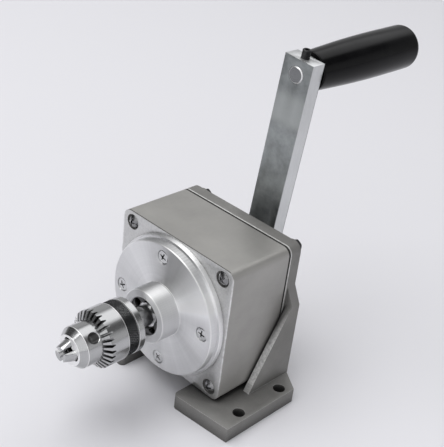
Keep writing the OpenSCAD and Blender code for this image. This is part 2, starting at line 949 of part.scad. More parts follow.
module spindle_key()
{
    color("#55585c")
    on_spindle()
        key_bar(spindle_r, key_w - fit, key_h - fit, front_gear_depth + 0.5 + fit,
            front_gear_depth + gear_w - 0.5 - fit);
}

module spindle_circlip()
{
    color("#3a3b3d")
    on_spindle()
        circlip(spindle_r, spindle_circlip_depth);
}

// Places the children on a jaw's middle line, at the front face, tip towards -Z
module on_jaw(i)
{
    at_angle(jaw_turn - 120 * (i - 1))
        translate([jaw_spread, 0, face_front])
            rotate([0, jaw_lean, 0])
                children();
}

module chuck_body()
{
    color("#c2c4c6")
    on_spindle()
    difference()
    {
        rotate_extrude()
            polygon([[0, face_front], [face_r, face_front], [nose_r, cone_back], [nose_r, core_front],
                [core_r, core_front], [core_r, collar_front], [collar_r, collar_front],
                [collar_r, chuck_back - 0.8], [collar_r - 0.8, chuck_back], [0, chuck_back]]);
        rotate_extrude()
            polygon([[0, chuck_back - taper_len - 1], [taper_r - taper_drop, chuck_back - taper_len - 1],
                [taper_r - taper_drop, chuck_back - taper_len], [taper_r, chuck_back],
                [taper_r, chuck_back + 1], [0, chuck_back + 1]]);
        hole(tool_hole_r, face_front - 1, nut_back + 1);
        ring(core_r + 2, nut_groove_r, nut_front - end_play, nut_back + end_play);
        for (i = [1 : 3])
        {
            on_jaw(i)
                hole(jaw_r + run, -jaw_out - 4, jaw_bore_len);
            at_angle(jaw_turn - 60 - 120 * (i - 1))
                translate([nose_r, 0, cone_back + key_hole_back])
                    rotate([0, 90, 0])
                    {
                        translate([0, 0, -key_hole_depth])
                            cylinder(r = key_hole_r, h = key_hole_depth + 2);
                        translate([0, 0, -key_hole_edge])
                            cylinder(r1 = key_hole_r, r2 = key_hole_r + 2 * key_hole_edge, h = 2 * key_hole_edge);
                    }
        }
    }
}

module chuck_sleeve()
{
    gap_half = bevel_gap * PI * sleeve_r / bevel_teeth;
    color("#b4b6b8")
    on_spindle()
    difference()
    {
        rotate_extrude()
            polygon([[nose_r + run, teeth_front], [nose_r + bevel_land, teeth_front],
                [sleeve_r, sleeve_front], [sleeve_r, band_front], [band_r, band_front],
                [band_r, band_back], [core_r + run, band_back], [core_r + run, nut_back],
                [nut_outer_r, nut_back], [nut_outer_r, nut_front],
                [core_r + run, nut_front], [core_r + run, core_front - end_play],
                [nose_r + run, core_front - end_play]]);
        for (k = [0 : bevel_teeth - 1])
            at_angle(bevel_turn + k * 360 / bevel_teeth)
                translate([sleeve_r, 0, sleeve_front])
                    rotate([0, -90 - bevel_slope, 0])
                        translate([0, 0, -3])
                            linear_extrude(height = sleeve_r)
                                polygon([[-1, -gap_half * 1.25], [bevel_depth, -gap_half * 0.4],
                                    [bevel_depth, gap_half * 0.4], [-1, gap_half * 1.25]]);
    }
}

// Nut inside the sleeve: its cone bears on the outer sides of the jaws
module chuck_split_nut()
{
    color("#7c7e80")
    on_spindle()
        rotate_extrude()
            polygon([[jaw_outer(nut_front) + run, nut_front + fit], [nut_outer_r - fit, nut_front + fit],
                [nut_outer_r - fit, nut_back - fit], [jaw_outer(nut_back) + run, nut_back - fit]]);
}

// A jaw: a leaning round bar with a gripping face, two flanks and a bevelled tip
module chuck_jaw(i)
{
    reach = 2 * core_r;
    color("#d2d4d6")
    on_spindle()
    difference()
    {
        intersection()
        {
            on_jaw(i)
                hole(jaw_r, -jaw_out / cos(jaw_lean), jaw_rear);
            at_angle(jaw_turn - 120 * (i - 1))
                translate([-jaw_travel * sin(jaw_lean), 0, 0])
                    hole(core_r, jaw_tip - 1, chuck_back);
        }
        rotate_extrude()
            polygon([[jaw_tip_r - tan(jaw_bevel), jaw_tip - 1], [reach, jaw_tip - 1],
                [reach, jaw_tip + jaw_bevel_len],
                [jaw_tip_r + jaw_bevel_len * tan(jaw_bevel), jaw_tip + jaw_bevel_len]]);
        at_angle(jaw_turn - 120 * (i - 1))
        {
            translate([jaw_rest_r - reach, -reach / 2, jaw_tip - 1])
                cube([reach, reach, jaw_len + reach]);
            for (side = [-1, 1])
                translate([jaw_rest_r - 0.4, 0, jaw_tip - 1])
                    rotate([0, 0, side * jaw_flank])
                        translate([-reach, side > 0 ? 0 : -reach, 0])
                            cube([2 * reach, reach, jaw_len + reach]);
        }
    }
}

module lay_shaft()
{
    color("#85878a")
    on_layshaft()
    difference()
    {
        ring(gear_shaft_r, 0, lay_front + end_play, lay_back - end_play);
        key_bar(gear_shaft_r, key_w + fit, key_h, front_gear_depth, crank_gear_back);
    }
}

module lay_gear(teeth, depth)
{
    color("#6f7276")
    on_layshaft()
    difference()
    {
        gear(teeth, gear_shaft_r + fit, depth);
        key_bar(gear_shaft_r, key_w + fit, key_h + fit, depth - 1, depth + gear_w + 1);
    }
}

module lay_spacer()
{
    front = front_gear_depth + gear_w;
    color("#7d7f82")
    on_layshaft()
    difference()
    {
        ring(gear_shaft_r + 1.9, gear_shaft_r + fit, front + fit, rear_gear_depth - fit);
        key_bar(gear_shaft_r, key_w + fit, key_h + fit, front - 1, rear_gear_depth + 1);
    }
}

module lay_key()
{
    color("#55585c")
    on_layshaft()
        key_bar(gear_shaft_r, key_w - fit, key_h - fit, front_gear_depth + fit, crank_gear_back - fit);
}

module lay_bush(depth_a, depth_b)
{
    color("#a9803c")
    on_layshaft()
        ring(lay_bush_r - fit, gear_shaft_r + run, depth_a, depth_b);
}

module crank_shaft()
{
    flat_top = crank_r - 0.6;
    color("#85878a")
    on_spindle()
    difference()
    {
        rotate_extrude()
            polygon([[0, crank_front], [gear_shaft_r - 0.5, crank_front],
                [gear_shaft_r, crank_front + 0.5], [gear_shaft_r, crank_gear_back],
                [crank_r, crank_gear_back], [crank_r, crank_gear_back + gear_air],
                [crank_collar_r, crank_gear_back + gear_air],
                [crank_collar_r, bush_flange_front - end_play / 2],
                [crank_r, bush_flange_front - end_play / 2], [crank_r, arm_back - 0.5],
                [crank_r - 0.5, arm_back], [0, arm_back]]);
        key_bar(gear_shaft_r, key_w + fit, key_h, rear_gear_depth + 0.5, crank_gear_back - 0.5);
        circlip_groove(gear_shaft_r, rear_gear_depth - circlip_t - 0.1);
        rotate([0, 0, arm_lean])
            translate([-crank_r, flat_top, arm_front + 1])
                cube([2 * crank_r, 2, arm_t]);
    }
}

module crank_gear()
{
    color("#6f7276")
    on_spindle()
    difference()
    {
        gear(small_teeth, gear_shaft_r + fit, rear_gear_depth);
        key_bar(gear_shaft_r, key_w + fit, key_h + fit, rear_gear_depth - 1, crank_gear_back + 1);
    }
}

module crank_key()
{
    color("#55585c")
    on_spindle()
        key_bar(gear_shaft_r, key_w - fit, key_h - fit, rear_gear_depth + 0.5 + fit,
            crank_gear_back - 0.5 - fit);
}

module crank_circlip()
{
    color("#3a3b3d")
    on_spindle()
        circlip(gear_shaft_r, rear_gear_depth - circlip_t - 0.1);
}

module crank_bush_front()
{
    color("#a9803c")
    on_spindle()
    {
        ring(crank_bush_flange_r, crank_r + run, bush_flange_front, plate_depth);
        ring(crank_bush_r - fit, crank_r + run, plate_depth - 0.1, plate_depth + crank_bush_len);
    }
}

module crank_bush_rear()
{
    color("#a9803c")
    on_spindle()
    {
        ring(crank_bush_flange_r, crank_r + run, boss_back, bush_flange_back);
        ring(crank_bush_r - fit, crank_r + run, boss_back - crank_bush_len, boss_back + 0.1);
    }
}

module crank_washer()
{
    color("#9fa1a3")
    on_spindle()
        ring(crank_bush_flange_r, crank_r + fit, arm_front - crank_washer_t, arm_front);
}

// Places the children on the arm: X across it, Y up along it, Z as depth
module on_arm()
{
    on_spindle()
        rotate([0, 0, arm_lean])
            mirror([0, 1, 0])
                children();
}

module crank_arm()
{
    color("#9da4a6")
    on_arm()
    difference()
    {
        translate([-arm_w / 2, -arm_bottom, arm_front])
            cube([arm_w, arm_bottom + crank_throw + arm_top, arm_t]);
        hole(crank_r + fit, arm_front - 1, arm_back + 1);
        translate([0, crank_throw, 0])
            hole(stud_r + fit, arm_front - 1, arm_back + 1);
        translate([0, crank_throw, arm_front + arm_t / 2])
            rotate([-90, 0, 0])
                cylinder(r = set_screw_r + fit, h = arm_top + 1);
        translate([0, -arm_bottom - 1, arm_front + arm_t / 2])
            rotate([-90, 0, 0])
                cylinder(r = set_screw_r + fit, h = arm_bottom + 1);
    }
}

// A socket set screw between two heights along the arm, its socket at the outer end
module set_screw(tip, top)
{
    length = abs(top - tip);
    direction = top > tip ? 1 : -1;
    color("#1d1d1f")
    on_arm()
        translate([0, tip, arm_front + arm_t / 2])
            rotate([-90 * direction, 0, 0])
                difference()
                {
                    cylinder(r = set_screw_r, h = length);
                    translate([0, 0, length - 2.4])
                        cylinder(r = hex_r, h = 3, $fn = 6);
                }
}

module handle_stud()
{
    color("#a5a8aa")
    on_arm()
        translate([0, crank_throw, 0])
            difference()
            {
                rotate_extrude()
                    polygon([[0, arm_front - 0.4], [stud_r - 0.8, arm_front - 0.4],
                        [stud_r, arm_front + 0.4], [stud_r, arm_back + washer_t],
                        [stud_grip_r, arm_back + washer_t], [stud_grip_r, grip_seat + grip_nut_t + 1],
                        [0, grip_seat + grip_nut_t + 1]]);
                translate([-stud_r, stud_r - 0.5, arm_front + 1])
                    cube([2 * stud_r, 2, arm_t - 2]);
            }
}

module handle_washer()
{
    color("#9fa1a3")
    on_arm()
        translate([0, crank_throw, 0])
            ring(grip_neck_r - 2, stud_r + fit, arm_back, arm_back + washer_t);
}

module handle_nut()
{
    color("#8f9092")
    on_arm()
        translate([0, crank_throw, 0])
            difference()
            {
                hole_front = grip_seat + end_play;
                translate([0, 0, hole_front])
                    cylinder(r = plug_r - 0.4, h = grip_nut_t, $fn = 6);
                hole(stud_grip_r + fit, hole_front - 1, hole_front + grip_nut_t + 1);
            }
}

// Grip: slim beside the arm, full in its outer half, rounded at the end
module handle_grip()
{
    color("#141416")
    on_arm()
        translate([0, crank_throw, 0])
            difference()
            {
                rotate_extrude()
                {
                    polygon([[0, grip_front], [grip_neck_r - 0.8, grip_front],
                        [grip_neck_r, grip_front + 0.8],
                        for (k = [1 : 7])
                            [grip_neck_r + (grip_r - grip_neck_r) * sin(k * 90 / 7),
                             grip_front + 0.8 + (grip_len * 0.66 - 0.8) * k / 7],
                        [grip_r, grip_back - grip_end_r], [0, grip_back - grip_end_r]]);
                    translate([0, grip_back - grip_end_r])
                        square([grip_r - grip_end_r, grip_end_r]);
                    intersection()
                    {
                        translate([grip_r - grip_end_r, grip_back - grip_end_r])
                            circle(r = grip_end_r);
                        translate([0, grip_back - grip_end_r])
                            square([grip_r + 1, grip_end_r + 1]);
                    }
                }
                hole(stud_grip_r + run, grip_front - 1, grip_back);
                hole(plug_r, grip_seat, grip_back + 1);
            }
}

module grip_plug()
{
    color("#141416")
    on_arm()
        translate([0, crank_throw, 0])
            ring(plug_r - fit, 0, grip_back - plug_t, grip_back);
}

base_bracket();
gear_housing();
housing_gasket();
front_flange();
flange_screw(1);  // flange_screw_1
flange_screw(2);  // flange_screw_2
flange_screw(3);  // flange_screw_3
flange_screw(4);  // flange_screw_4
corner_bolt(1);  // corner_bolt_1
corner_bolt(2);  // corner_bolt_2
corner_bolt(3);  // corner_bolt_3
corner_bolt(4);  // corner_bolt_4
corner_nut(1);  // corner_nut_1
corner_nut(2);  // corner_nut_2
corner_nut(3);  // corner_nut_3
corner_nut(4);  // corner_nut_4
bearing_retainer();
bearing_outer(retainer_back);  // front_bearing_outer
bearing_balls(retainer_back);  // front_bearing_balls
bearing_inner(retainer_back);  // front_bearing_inner
bearing_outer(rear_bearing_front);  // rear_bearing_outer
bearing_balls(rear_bearing_front);  // rear_bearing_balls
bearing_inner(rear_bearing_front);  // rear_bearing_inner
bearing_spacer();
spindle();
spindle_gear();
spindle_key();
spindle_circlip();
chuck_body();
chuck_sleeve();
chuck_split_nut();
chuck_jaw(1);  // chuck_jaw_1
chuck_jaw(2);  // chuck_jaw_2
chuck_jaw(3);  // chuck_jaw_3
lay_shaft();
lay_gear(small_teeth, front_gear_depth);  // lay_gear_front
lay_gear(large_teeth, rear_gear_depth);  // lay_gear_rear
lay_spacer();
lay_key();
lay_bush(lay_front, front_wall);  // lay_bush_front
lay_bush(plate_depth, lay_back);  // lay_bush_rear
crank_shaft();
crank_gear();
crank_key();
crank_circlip();
crank_bush_front();
crank_bush_rear();
crank_washer();
crank_arm();
set_screw(-(crank_r - 0.6 + fit), -arm_bottom);  // crank_set_screw
set_screw(crank_throw + stud_r - 0.5 + fit, crank_throw + arm_top + set_screw_out);  // handle_set_screw
handle_stud();
handle_washer();
handle_nut();
handle_grip();
grip_plug();
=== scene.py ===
import json
import math

import bmesh
import bpy
import numpy as np
from mathutils import Matrix, Vector

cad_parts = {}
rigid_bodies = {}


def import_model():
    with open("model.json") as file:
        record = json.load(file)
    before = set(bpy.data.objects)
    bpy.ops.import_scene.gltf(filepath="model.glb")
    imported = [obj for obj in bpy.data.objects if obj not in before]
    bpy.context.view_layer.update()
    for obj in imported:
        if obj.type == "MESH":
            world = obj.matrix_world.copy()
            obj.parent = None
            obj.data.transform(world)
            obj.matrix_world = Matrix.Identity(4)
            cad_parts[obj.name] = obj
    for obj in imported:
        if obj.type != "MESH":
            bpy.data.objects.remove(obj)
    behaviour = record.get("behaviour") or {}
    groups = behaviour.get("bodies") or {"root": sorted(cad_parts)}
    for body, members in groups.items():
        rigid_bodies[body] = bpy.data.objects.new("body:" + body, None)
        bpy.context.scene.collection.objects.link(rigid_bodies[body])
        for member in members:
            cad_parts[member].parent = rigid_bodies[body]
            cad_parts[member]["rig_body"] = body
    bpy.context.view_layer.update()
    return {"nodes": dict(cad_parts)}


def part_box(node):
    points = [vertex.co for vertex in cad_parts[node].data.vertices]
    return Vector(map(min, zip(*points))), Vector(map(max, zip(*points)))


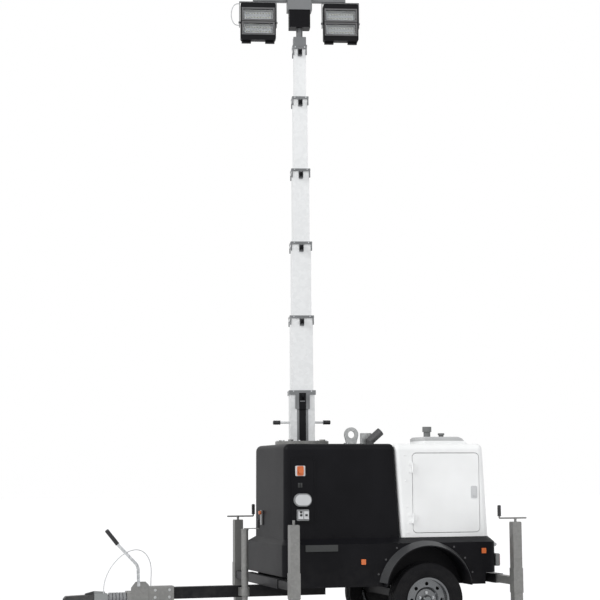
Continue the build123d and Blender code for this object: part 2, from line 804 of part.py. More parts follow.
# Mast head: cap plate, clamp block and neck, then the crossbar with its box and yokes
head_z = section_tops[-1]
clamp_height = 78
cap_plate = 12
neck_top_z = head_z + cap_plate + clamp_height + neck_height
last_size = stage_size(stage_count)
swing_radius = hypot(lamp_height / 2, lamp_depth / 2) + yoke_swing_gap
upper_box_bottom_z = neck_top_z + lower_box_height
crossbar_z = upper_box_bottom_z + 85 + crossbar_size / 2
yoke_inner = lamp_width + 2 * yoke_side_gap
yoke_arm = swing_radius + yoke_thickness + yoke_tail
lamp_places = (
    # name, place along x, level: -1 hangs below the crossbar, 1 stands above it
    ("front_lower", mast_x + lamp_spacing, -1),
    ("rear_lower", mast_x - lamp_spacing, -1),
    ("front_upper", mast_x + lamp_spacing, 1),
    ("rear_upper", mast_x - lamp_spacing, 1),
)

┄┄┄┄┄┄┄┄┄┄

● Given problem
Your task is to reproduce exactly the lines beginning at the line containing "crank_gear();" and ending at the line containing "world = obj.matrix_world.copy()", inclusive.

● Written response
crank_gear();
crank_key();
crank_circlip();
crank_bush_front();
crank_bush_rear();
crank_washer();
crank_arm();
set_screw(-(crank_r - 0.6 + fit), -arm_bottom);  // crank_set_screw
set_screw(crank_throw + stud_r - 0.5 + fit, crank_throw + arm_top + set_screw_out);  // handle_set_screw
handle_stud();
handle_washer();
handle_nut();
handle_grip();
grip_plug();
=== scene.py ===
import json
import math

import bmesh
import bpy
import numpy as np
from mathutils import Matrix, Vector

cad_parts = {}
rigid_bodies = {}


def import_model():
    with open("model.json") as file:
        record = json.load(file)
    before = set(bpy.data.objects)
    bpy.ops.import_scene.gltf(filepath="model.glb")
    imported = [obj for obj in bpy.data.objects if obj not in before]
    bpy.context.view_layer.update()
    for obj in imported:
        if obj.type == "MESH":
            world = obj.matrix_world.copy()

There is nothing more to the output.